Likewise, OHIP-14 scores were not significantly associated with diabetes status. This finding was similar to studies by Irani et al., [8] and Allen et al., [19] who found that T2DM did not impact OHRQoL. Nevertheless, it was found that chronic periodontitis and gingivitis were associated with poorer OHRQoL in non-diabetic patients. One possible explanation for the lack of association between diabetes and OHRQoL, was that diabetic patients may have been more concerned about other health problems related to their diabetes. Therefore, they may not have prioritized oral health as having a significant impact on their well-being [8]. Furthermore, cultural differences in the interpretation of the impact of a disease on OHRQoL must also be considered [35]. Moreover, in this study, T2DM patients did not experience more decay than the non-diabetic control group, which may also explain the lack of association between diabetes status and OHRQoL. This is substantiated by the findings of the linear regression models in which DMFT scores were significantly associated with four out of seven OHIP-14 domains (physical disability, physical pain, psychological discomfort, and psychological disability), irrespective of diabetic status. The same four domains, in addition to the functional limitation domain, were associated with DMFT scores in non-diabetic patients. The observation that dental caries has a large impact on OHRQoL has also been shown in other studies [23]. Similarly to periodontal disease, the lack of a significant association between DMFT scores and OHRQoL among diabetic patients may have been because the overall burden of diabetes reduced the impact of oral health issues on quality of life.

There is evidence supporting the hypothesis that stress may have a role in the progression of periodontitis in susceptible patients, by modifying the host immune response [36]. Indeed, stress and depression are recognized as common psychosocial problems in diabetic patients that can modify the onset and progression of periodontitis [37]. This may explain our observation that CAL was significantly associated with both the social disability and handicap domains in diabetic patients, while only the handicap domain reached statistical significance among non-diabetic patients.
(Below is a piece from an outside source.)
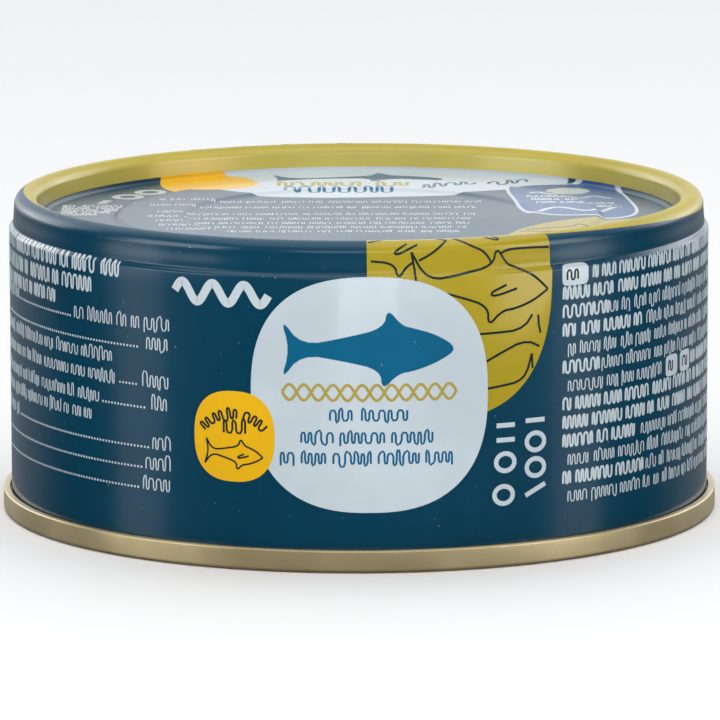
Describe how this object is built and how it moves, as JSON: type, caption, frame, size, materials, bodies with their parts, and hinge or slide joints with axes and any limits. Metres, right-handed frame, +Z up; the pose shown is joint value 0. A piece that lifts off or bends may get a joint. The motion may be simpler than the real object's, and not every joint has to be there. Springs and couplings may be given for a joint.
{
  "type": "tuna can",
  "caption": "Round shallow food can, printed drawn body with a rolled rim and stepped closed end, on a gold double-seamed base end.",
  "frame": {"origin": "under the middle of the can, on the plane its seam stands on", "axes": "+Z up along the can's axis, -Y towards the front of the print, +X to the right of the front"},
  "size_m": [0.0854, 0.0854, 0.038],
  "materials": {
    "printed_body": "gloss lacquer over print",
    "gold_end": "satin gold lacquer on tinplate"
  },
  "bodies": {
    "root": {"body": "printed_body", "end": "gold_end"}
  },
  "joints": []
}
While this study provides evidence for an association between diabetes and oral health-related quality of life, the case-control study design does not allow firm conclusions to be drawn regarding causality. In addition, our study sample was comparatively young and had only been diagnosed with diabetes for a relatively short period of time. However, despite these limitations, the results of this study can be considered important baseline data for further studies in this area.

Conclusions

Participants with decayed teeth reported substantial physical and psychological impacts on OHRQoL, irrespective of their diabetic status. Diabetic patients may be more likely to focus on other health issues compared to their oral health, which could explain the relative lack of impact of tooth decay on their OHRQoL. CAL may have a more severe impact on social disability among diabetic patients, while impacts on the handicap domain may be equally relevant in both diabetic and non-diabetic patients. There is a need for the development of preventive health care interventions that target improvements in quality of life, and such measures should be tailored to the treatment needs of the specific medically compromised patient population in question.